Gucci’s aware that things may have changed in his absence. For one thing, his former sidekick has become one of the hottest rappers in the game. But Gucci’s hoping to get back to where he left off before his two most recent jail stints with this new mixtape. He says I have to come down for the May 31 release party, that “it’s going to be all the way turnt up.”

“What’s going to be turnt up?” asks Waka, who’s now wearing a black button-down and black slacks.

“I was telling him about my mixtape,” says Gucci.

“Oh! When’s that dropping?”

“May 31st.”

“You know that’s my birthday, right, bruh?”

“Word?” Gucci replies. “Oh, damn—we gon’ have to have a birthday party and a release party.”

Three years ago, the fact that Waka’s birthday coincided with the release of Gucci’s mixtape wouldn’t have warranted any change of plans. But in 2012, the 26-year-old’s success has earned him top billing on the Mizay Entertainment roster.

Back in 2009, few people had any idea who Waka Flocka Flame, born Juaquin Malphurs, even was. All anybody knew was that Gucci Mane was rolling around with a young dude with a penchant for yelling his rhymes (and non-rhymes) over beats that could make a trap-house crumble.

At the time rap had begun trending away from the bass-laden party cuts that seemed to sprout from the South every few months. Lil Wayne secured his “Best Rapper Alive” crown with a dizzying string of tightly packed releases. Drake’s lyrical, emotional and melodic mixtape So Far Gone was the talk of the industry.

Then came Waka’s first smash: “O Let’s Do It.” Opening with the now famous, “I fucked my money up, now I can’t re-up” line, “O Let’s Do It” was an extension of Lil Jon’s crunk, only this time a trap star was the one throwing the party. As soon as the record came out it was suddenly everywhere, and yes, it was “all the way turnt up.”

Now, Waka’s working hard to go from being a trap star to a star—and it shows. Two weeks after the video shoot, he’s scheduled to stop by the Complex offices for a sit-down interview at 10 AM. Many rappers don’t even wake up until around 1 PM, so for Waka and his entourage to show up by 11 AM is as surprising as the guest artists on his new album: Drake, Nicki Minaj, and Flo-Rida, to name a few. Yes, Flo-Rida, the poster boy for rap’s dance-pop revolution, is trading bars with Mr. Bricksquad on the track “Get Low.” But, according to Waka, ain’t shit changing.

 

I respect Flo-Rida for what he do. He respects me for what I do. And we respect each other for bringing our music together. Nobody’s trying to be nobody.

 

“I ain’t tryna be no fucking cyberspace-rapping nigga,” he says while breaking down a Dutch. “I respect Flo-Rida for what he do. He respects me for what I do. And we respect each other for bringing our music together. Nobody’s trying to be nobody. That’s why I love the song.”

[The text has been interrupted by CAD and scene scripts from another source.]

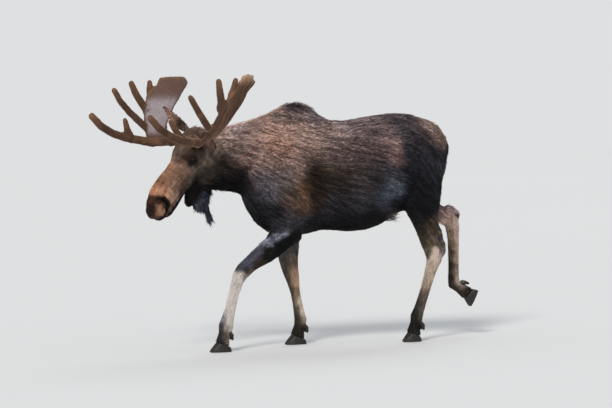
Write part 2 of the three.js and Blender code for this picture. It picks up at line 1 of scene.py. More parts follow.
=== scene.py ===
# %% [markdown]
# # A bull moose in velvet, walking
#
# A moose is a tall, slab-sided deer with a hump of muscle over its shoulders. In summer its
# coat is short and dark, its growing antlers are wrapped in velvet, and a flap of skin and
# hair, the bell, hangs under its throat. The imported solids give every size. This lesson turns
# their flat facets into one skin, covers it with tufts of hair, and finishes the eyes, the
# velvet and the hooves as pieces of their own.

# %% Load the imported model
import math

import bmesh
import bpy
import numpy as np
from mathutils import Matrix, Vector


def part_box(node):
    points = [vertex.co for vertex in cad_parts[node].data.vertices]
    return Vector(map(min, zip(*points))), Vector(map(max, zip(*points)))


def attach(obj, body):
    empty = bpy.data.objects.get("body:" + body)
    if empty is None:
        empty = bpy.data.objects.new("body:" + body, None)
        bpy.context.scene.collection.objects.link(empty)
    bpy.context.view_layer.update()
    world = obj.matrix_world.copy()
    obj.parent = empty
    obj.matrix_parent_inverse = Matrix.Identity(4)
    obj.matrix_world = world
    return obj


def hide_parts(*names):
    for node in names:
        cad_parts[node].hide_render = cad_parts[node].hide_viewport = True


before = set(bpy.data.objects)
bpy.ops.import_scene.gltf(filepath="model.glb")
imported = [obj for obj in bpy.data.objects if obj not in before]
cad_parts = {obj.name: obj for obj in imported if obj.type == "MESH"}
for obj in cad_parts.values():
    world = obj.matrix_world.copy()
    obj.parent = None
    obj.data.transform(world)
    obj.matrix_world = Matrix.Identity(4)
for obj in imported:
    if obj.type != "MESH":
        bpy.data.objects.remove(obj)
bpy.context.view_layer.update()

import openvdb as vdb
from mathutils import Matrix, Vector

NODES = sorted(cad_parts)

# %% [markdown]
# ## Colours and nodes
#
# Colours are picked on a screen, so they are written as sRGB hex values, and one function turns
# them into the linear numbers that shaders add up. One more function adds a node with its
# settings and its links, which keeps each material as short as a list of what it is made of.

# %% Colour and node helpers
def linear(hex_colour):
    """The linear RGB of an sRGB hex colour."""
    srgb = np.array([int(hex_colour[i : i + 2], 16) for i in (0, 2, 4)]) / 255
    return np.where(srgb <= 0.04045, srgb / 12.92, ((srgb + 0.055) / 1.055) ** 2.4)


def add_node(tree, kind, links=None, **settings):
    """Adds a node, sets its properties and sockets by name, and links its inputs."""
    node = tree.nodes.new(kind)
    for name, value in settings.items():
        if hasattr(node, name):
            setattr(node, name, value)
        else:
            node.inputs[name.replace("_", " ")].default_value = value
    for name, output in (links or {}).items():
        tree.links.new(output, node.inputs[name])
    return node


def add_material(name, **settings):
    """A new material, its node tree and its surface shader with the settings given."""
    material = bpy.data.materials.new(name)
    material.use_nodes = True
    surface = material.node_tree.nodes["Principled BSDF"]
    for socket, value in settings.items():
        surface.inputs[socket.replace("_", " ")].default_value = value
    return material, material.node_tree, surface


print("walnut brown in linear light:", linear("5a4030").round(3))

# %% [markdown]
# ## The camera
#
# The animal is seen from far off, nearly from its left side and from just above its own eye
# level, and the view is tilted by two degrees. A long lens at thirty metres keeps the near and
# the far legs almost the same size.

# %% Camera
AZIMUTH, ELEVATION, ROLL = (math.radians(v) for v in (-12, 2.5, 2))
DISTANCE = 30
LENS = 229.4  # mm, on a sensor 36 mm wide
AIM = Vector((0.147, 0.1121, 1.092))

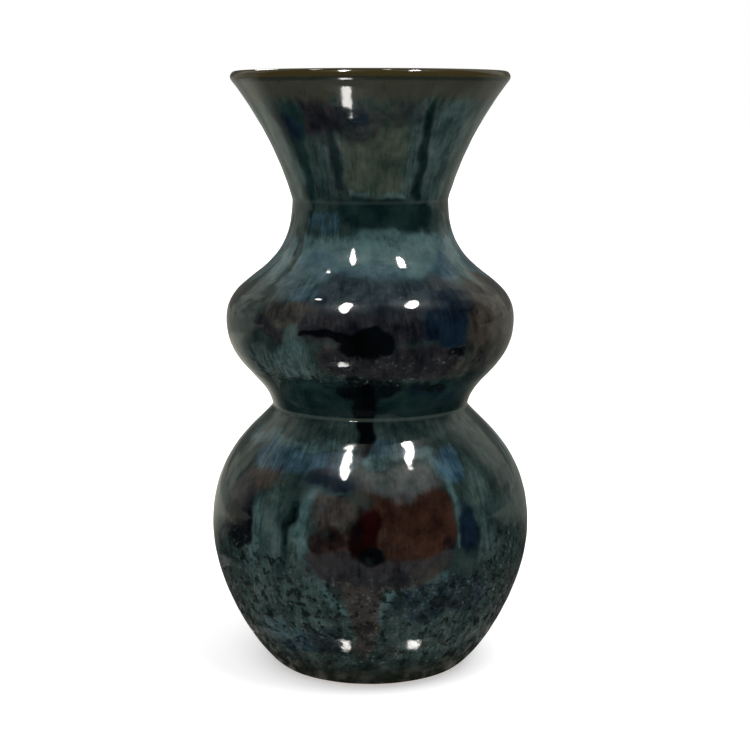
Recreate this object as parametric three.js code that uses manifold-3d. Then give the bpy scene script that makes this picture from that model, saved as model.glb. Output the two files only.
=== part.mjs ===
// A wheel-thrown stoneware vase in millimetres: a round globe, a smaller bulge and a flared neck.
//
// The clay is three thrown sections. Each upper one sits on a seat round the one below, over a thin tongue
// that keeps it centred, and the narrow gap between them is where the luting slip was. One coat of glaze
// covers the outside, from just above the foot to over the lip, and another lines the inside.
//
// +Z is up. The origin is the centre of the foot, on the surface that the vase stands on.

import * as THREE from "three";
import { mergeVertices } from "three/addons/utils/BufferGeometryUtils.js";
import Module from "manifold-3d";

const wasm = await Module();
wasm.setup();

// ---- Driving dimensions ----

// The glazed outside is five smooth runs between six stations. A station has a radius, and the length that
// the outline keeps to the station's own direction below and above it: a long one makes a full, round form.
// These are the heights of the three thrown sections.
const GLOBE_HEIGHT = 136.2; // from the ground to the crease of the waist
const BULGE_HEIGHT = 105; // from the waist to the neck's narrowest place
const NECK_LENGTH = 60.8; // from there to the centre of the lip's roll

const FOOT = { radius: 47, glazeStep: 2.2, glazeLevel: 1.1, above: { out: 11.3, up: 7 } };
const BELLY = { radius: 82.4, level: 73.9, below: 31, above: 38.7 };
const WAIST = { radius: 50.5, below: { out: 7.3, down: 10.4 }, above: { out: 2.8, up: 16.2 } };
const BULGE = { radius: 74, rise: 44.5, below: 24.5, above: 25.8 };
const NECK = { radius: 39.9, below: 41 };
const LIP = { radius: 70.4, roll: 3, lean: 0.64, below: 36 };

const WALL = 7.6; // glaze, clay and liner together, below the neck; it thins from there to the lip's roll
const GLAZE = 0.8; // each coat
const SLIT = 0.3; // clearance between neighbouring pieces

const FOOT_RING_WIDTH = 7;
const FOOT_RING_HEIGHT = 2.4; // how far the base is hollowed inside the ring
const FOOT_CHAMFER = 0.6;
const TONGUE_HEIGHT = 6; // of each joint between two sections

// How finely the forms are divided.
const FACETS = 36;
const STEPS = { belly: 6, shoulder: 5, lift: 5, cap: 8, flare: 5, roll: 4 };

// ---- Levels that follow from them ----

const waistLevel = GLOBE_HEIGHT;
const bulgeLevel = waistLevel + BULGE.rise;
const neckLevel = waistLevel + BULGE_HEIGHT;
const lipLevel = neckLevel + NECK_LENGTH;

// ---- The outline ----
// Points of an outline are (radius, height).

const point = (radius, height) => new THREE.Vector2(radius, height);

// The wall at the lip leans outwards by LIP.lean radians, and the roll is tangent to it.
const lipDirection = point(Math.sin(LIP.lean), Math.cos(LIP.lean));
const lipNormal = point(Math.cos(LIP.lean), -Math.sin(LIP.lean));
const rollCentre = point(LIP.radius - LIP.roll, lipLevel);
const lipStart = rollCentre.clone().addScaledVector(lipNormal, LIP.roll);

const glazeEdge = point(FOOT.radius + FOOT.glazeStep, FOOT.glazeLevel);
const belly = point(BELLY.radius, BELLY.level);
const waist = point(WAIST.radius, waistLevel);
const bulge = point(BULGE.radius, bulgeLevel);
const neck = point(NECK.radius, neckLevel);

const up = (station, length) => point(station.x, station.y + length);

const runs = {
  belly: new THREE.CubicBezierCurve(
    glazeEdge,
    point(glazeEdge.x + FOOT.above.out, glazeEdge.y + FOOT.above.up),
    up(belly, -BELLY.below),
    belly,
  ),
  shoulder: new THREE.CubicBezierCurve(
    belly,
    up(belly, BELLY.above),
    point(waist.x + WAIST.below.out, waist.y - WAIST.below.down),
    waist,
  ),
  lift: new THREE.CubicBezierCurve(
    waist,
    point(waist.x + WAIST.above.out, waist.y + WAIST.above.up),
    up(bulge, -BULGE.below),
    bulge,
  ),
  cap: new THREE.CubicBezierCurve(bulge, up(bulge, BULGE.above), up(neck, -NECK.below), neck),
  flare: new THREE.QuadraticBezierCurve(
    neck,
    lipStart.clone().addScaledVector(lipDirection, -LIP.below),
    lipStart,
  ),
};

// The whole wall's thickness at a height: even up to the neck, then thinning to the roll of the lip.
function wallAt(height) {
  const share = THREE.MathUtils.clamp((height - neckLevel) / (lipStart.y - neckLevel), 0, 1);
  return THREE.MathUtils.lerp(WALL, 2 * LIP.roll, share);
}

// The outline from the foot to the lip, moved inwards by the depth that depthOf gives for the whole wall's
// thickness there.
function wallLine(depthOf) {
  const line = [];
  for (const [name, curve] of Object.entries(runs)) {
    for (let step = 0; step <= STEPS[name]; step++) {
      const along = step / STEPS[name];
      const place = curve.getPointAt(along);
      const way = curve.getTangentAt(along);
      const outward = point(way.y, -way.x);
      const moved = place.clone().addScaledVector(outward, -depthOf(wallAt(place.y)));
      const last = line.at(-1);
      if (!last || last.distanceTo(moved) > SLIT / 2) line.push(moved);
    }
  }
  return line;
}

// The lip's roll at a depth below its glazed surface, from the outside over the top. It stops short of the
// inside by the angle given.
function rollLine(depth, short) {
  const line = [];
  for (let step = 1; step <= STEPS.roll; step++) {
    const angle = -LIP.lean + ((Math.PI - short) * step) / STEPS.roll;
    const radius = LIP.roll - depth;
    line.push(point(rollCentre.x + radius * Math.cos(angle), rollCentre.y + radius * Math.sin(angle)));
  }
  return line;
}

const clayDepth = GLAZE + SLIT;
const outsideLine = (depth) => wallLine(() => depth);
const insideLine = (cover) => wallLine((wall) => wall - cover).reverse();

// ---- Solids ----

// Turns a profile about the axis. It runs up the outside of the solid and back down its inside.
function turned(profile) {
  return new THREE.LatheGeometry(profile, FACETS);
}

// A turned profile that doesn't touch the axis, and so has to close on itself.
function turnedRing(profile) {
  return turned([...profile, profile[0].clone()]);
}

function solidOf(geometry) {
  const bare = geometry.clone();
  bare.deleteAttribute("normal");
  bare.deleteAttribute("uv");
  const merged = mergeVertices(bare);
  return new wasm.Manifold(
    new wasm.Mesh({
      numProp: 3,
      vertProperties: merged.attributes.position.array,
      triVerts: new Uint32Array(merged.index.array),
    }),
  );
}

function geometryOf(solid) {
  const mesh = solid.getMesh();
  const geometry = new THREE.BufferGeometry();
  geometry.setAttribute("position", new THREE.BufferAttribute(mesh.vertProperties, 3));
  geometry.setIndex(new THREE.BufferAttribute(mesh.triVerts, 1));
  geometry.computeVertexNormals();
  return geometry;
}

// All the clay of the vase in one solid, with its foot ring and hollowed base.
function clay() {
  const outside = [...outsideLine(clayDepth), ...rollLine(clayDepth, 0)];
  const inside = insideLine(clayDepth).slice(1);
  const ringInside = FOOT.radius - FOOT_RING_WIDTH;
  return solidOf(
    turned([
      point(0, FOOT_RING_HEIGHT),
      point(ringInside - FOOT_CHAMFER, FOOT_RING_HEIGHT),
      point(ringInside, 0),
      point(FOOT.radius - FOOT_CHAMFER, 0),
      point(FOOT.radius, FOOT_CHAMFER),
      ...outside,
      ...inside,
      point(0, inside.at(-1).y),
    ]),
  );
}

// The space under or over a stepped joint, as a solid wider and taller than the vase. The joint is a seat
// at the given level, from the outside to the middle of the wall, and a tongue from there to the inside.
const clearOf = 2 * Math.max(BELLY.radius, BULGE.radius, LIP.radius);
const aboveAll = lipLevel + clearOf;

function under(station) {
  const middle = station.x - WALL / 2;
  const tongueTop = station.y + TONGUE_HEIGHT;
  return solidOf(
    turned([
      point(0, -clearOf),
      point(clearOf, -clearOf),
      point(clearOf, station.y),
      point(middle, station.y),
      point(middle, tongueTop),
      point(0, tongueTop),
    ]),
  );
}

function over(station) {
  const middle = station.x - WALL / 2 + SLIT;
  const socketTop = station.y + TONGUE_HEIGHT + SLIT;
  return solidOf(
    turned([
      point(0, socketTop),
      point(middle, socketTop),
      point(middle, station.y + SLIT),
      point(clearOf, station.y + SLIT),
      point(clearOf, aboveAll),
      point(0, aboveAll),
    ]),
  );
}

function outerGlaze() {
  const short = SLIT / LIP.roll;
  return turnedRing([
    ...outsideLine(0),
    ...rollLine(0, short),
    ...rollLine(GLAZE, short).reverse(),
    ...outsideLine(GLAZE).reverse(),
  ]);
}

function linerGlaze() {
  const back = insideLine(GLAZE).reverse();
  const face = insideLine(0);
  return turned([point(0, back[0].y), ...back, ...face, point(0, face.at(-1).y)]);
}

// ---- Materials and the scene ----

const stoneware = new THREE.MeshStandardMaterial({ color: 0x8d7760, roughness: 0.85, metalness: 0 });
const glaze = new THREE.MeshStandardMaterial({ color: 0x24393b, roughness: 0.12, metalness: 0 });
const liner = new THREE.MeshStandardMaterial({ color: 0x2b2a22, roughness: 0.15, metalness: 0 });

function piece(name, geometry, material) {
  const mesh = new THREE.Mesh(geometry, material);
  mesh.name = name;
  return mesh;
}

const allClay = clay();
const lowerGlobe = allClay.intersect(under(waist));
const middleBulge = allClay.intersect(over(waist)).intersect(under(neck));
const flaredNeck = allClay.intersect(over(neck));

// A lathe turns about Y, so the vase is stood up onto Z here.
const upright = new THREE.Group();
upright.rotation.x = Math.PI / 2;
upright.add(
  piece("lower_globe", geometryOf(lowerGlobe), stoneware),
  piece("middle_bulge", geometryOf(middleBulge), stoneware),
  piece("flared_neck", geometryOf(flaredNeck), stoneware),
  piece("outer_glaze", outerGlaze(), glaze),
  piece("liner_glaze", linerGlaze(), liner),
);

const vase = new THREE.Group();
vase.add(upright);

export default vase;
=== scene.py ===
"""A wheel-thrown stoneware vase with a run and mottled glaze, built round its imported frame.

Sizes are in millimetres and angles in degrees, unless a name says otherwise, and meshes are made in metres.
A place on the glaze is a turn and a height: the turn goes round from the front, positive to the right.
"""

import logging
import math
from dataclasses import dataclass, field, replace
from enum import Enum
from typing import Callable, Sequence, Union

import bmesh
import bpy
import numpy as np
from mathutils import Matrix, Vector

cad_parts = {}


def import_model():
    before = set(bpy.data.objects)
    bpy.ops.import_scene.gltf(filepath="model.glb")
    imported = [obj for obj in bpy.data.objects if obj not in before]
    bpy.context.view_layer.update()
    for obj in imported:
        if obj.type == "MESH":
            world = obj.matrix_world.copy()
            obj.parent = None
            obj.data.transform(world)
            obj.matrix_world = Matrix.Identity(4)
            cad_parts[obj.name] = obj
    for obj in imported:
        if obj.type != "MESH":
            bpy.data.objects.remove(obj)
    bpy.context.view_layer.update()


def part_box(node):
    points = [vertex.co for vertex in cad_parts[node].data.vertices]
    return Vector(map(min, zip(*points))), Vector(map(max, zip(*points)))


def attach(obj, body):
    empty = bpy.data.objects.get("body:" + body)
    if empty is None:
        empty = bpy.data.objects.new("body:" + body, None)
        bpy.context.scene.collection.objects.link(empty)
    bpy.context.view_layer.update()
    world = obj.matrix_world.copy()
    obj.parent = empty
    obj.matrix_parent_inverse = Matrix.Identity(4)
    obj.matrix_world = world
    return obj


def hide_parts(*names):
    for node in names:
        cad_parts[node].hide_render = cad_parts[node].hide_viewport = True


MM = 0.001  # metres in a millimetre
WELD = 1e-6  # metres; points of a mesh that are nearer than this become one

LOG = logging.getLogger("vase")


# ---------------------------------------------------------------------------------------------
# The outline
# ---------------------------------------------------------------------------------------------


@dataclass(frozen=True)
class Run:
    """One smooth stretch of the outline: a Bezier curve through (radius, height) points.

    Attributes:
        start: Where it starts.
        leave: The handle that it leaves its start by.
        arrive: The handle that it reaches its end by.
        end: Where it ends.
        rows: How many steps its surface is divided into.
    """

    start: Vector
    leave: Vector
    arrive: Vector
    end: Vector
    rows: int

    def point(self, share: float) -> Vector:
        """The point at a share of the curve's parameter.

        Args:
            share: From 0 at the start to 1 at the end.

        Returns:
            The point, as (radius, height).
        """
        rest = 1 - share
        return (
            self.start * rest**3
            + self.leave * (3 * rest * rest * share)
            + self.arrive * (3 * rest * share * share)
            + self.end * share**3
        )

    def outward(self, share: float) -> Vector:
        """The unit normal that points out of the wall.

        Args:
            share: A share of the curve's parameter.

        Returns:
            The normal at that point of the curve.
        """
        rest = 1 - share
        along = (
            (self.leave - self.start) * (rest * rest)
            + (self.arrive - self.leave) * (2 * rest * share)
            + (self.end - self.arrive) * (share * share)
        ).normalized()
        return Vector((along.y, -along.x))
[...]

Think of it as Waka taking his career to the next level. While he doesn’t want to make as extreme a deviation as his friend Nicki Minaj—who’s also featured on “Get Low,” along with her YMCMB labelmate Tyga—he understands her need to push boundaries.

“Nicki’s just developing. She’s going through every genre of music,” he says as he breaks down his weed. “She’s trying to touch R&B, rap, and pop. That’s a lot of people in the world. People make it out be like she’s jumping from music genres—she’s conquering them all. If you can rap on pop, rap, rock and R&B, how the fuck somebody going to stop you?”

Fair enough. Being the “Queen of Pop” is a more than respectable goal for Nicki. But what about a rapper known for going “hard in the muthafuckin’ paint.” Surely Waka doesn’t plan on being the king of pop.

“My end goal? I’m just an artist working towards a catalog of excellent songs. I’ll have an angle when I have, like, 10 good singles. Then we’ll have a conversation about what’s my angle. If I don’t got 10 good singles, then what the fuck I need an angle for? I’m just a nigga making music.”